Search the data for the string "from" and extract every line where it appears.

____

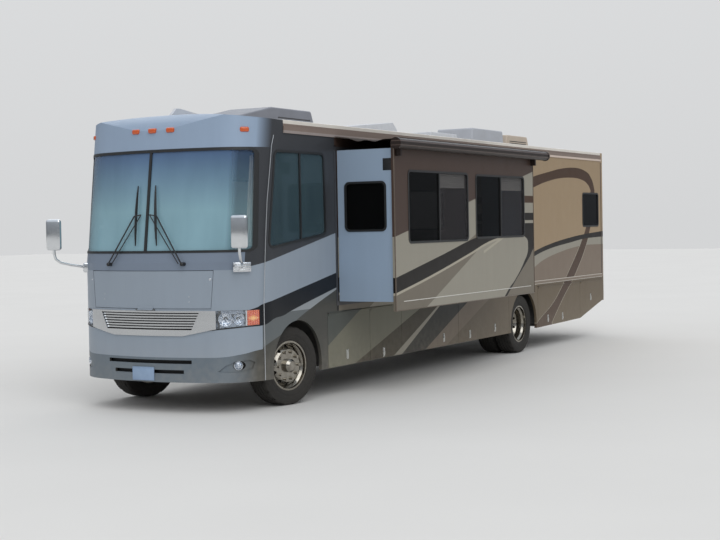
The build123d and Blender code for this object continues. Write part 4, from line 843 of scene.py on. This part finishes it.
cell_tone = lamp_chrome.node("ShaderNodeSeparateColor", {}, {"Color": cells}, "Red")
lamp_chrome.surface(
    lamp_chrome.mix(cell_tone, tone(120, 136, 156), tone(238, 242, 248)),
    0.14 + 0.16 * cell_tone, hollows, 0.004,
)
lamp_shell = plain("lamp_shell", tone(150, 164, 184), tone(196, 206, 220), 0.25, 0.5, 30, 0.0006)
amber = Finish("amber_lamp", {"Coat Weight": 0.5, "Coat Roughness": 0.04})
x, y, z = amber.place()
ribs = amber.waves("Y", 30.0)
# a pale painted highlight spot in the middle of the turn lamp's lens
painted_highlight_spot = amber.fade(abs(z - 1.10) + abs(abs(y) - 1.205), 0.045, 0.0)
lit_amber = amber.mix(ribs, tone(190, 50, 4), tone(226, 104, 12))
amber.surface(amber.mix(painted_highlight_spot, lit_amber, tone(255, 206, 120)), 0.16 + 0.1 * ribs, ribs, 0.0008)

nose_x = 1.28
bow_radius = 3.0
corner_radius = 0.65
corner_x = 0.5433
corner_y = 0.6325
lamp_z = 1.094
faces_front = -90


def nose_at(y, inset=0.0):
    """How far forward the nose reaches at a distance from its middle, below its lean."""
    corner_starts = corner_y * (bow_radius - inset) / (bow_radius - corner_radius)
    if abs(y) < corner_starts:
        return nose_x - bow_radius + math.sqrt((bow_radius - inset) ** 2 - y ** 2)
    return corner_x + math.sqrt(max((corner_radius - inset) ** 2 - (abs(y) - corner_y) ** 2, 0.0))


def part_way(start, end, share):
    """The place at a share of the way from one number to another."""
    return start + share * (end - start)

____

Answer to this problem:
The build123d and Blender code for this object continues. Write part 4, from line 843 of scene.py on. This part finishes it.
    """How far forward the nose reaches at a distance from its middle, below its lean."""
    """The place at a share of the way from one number to another."""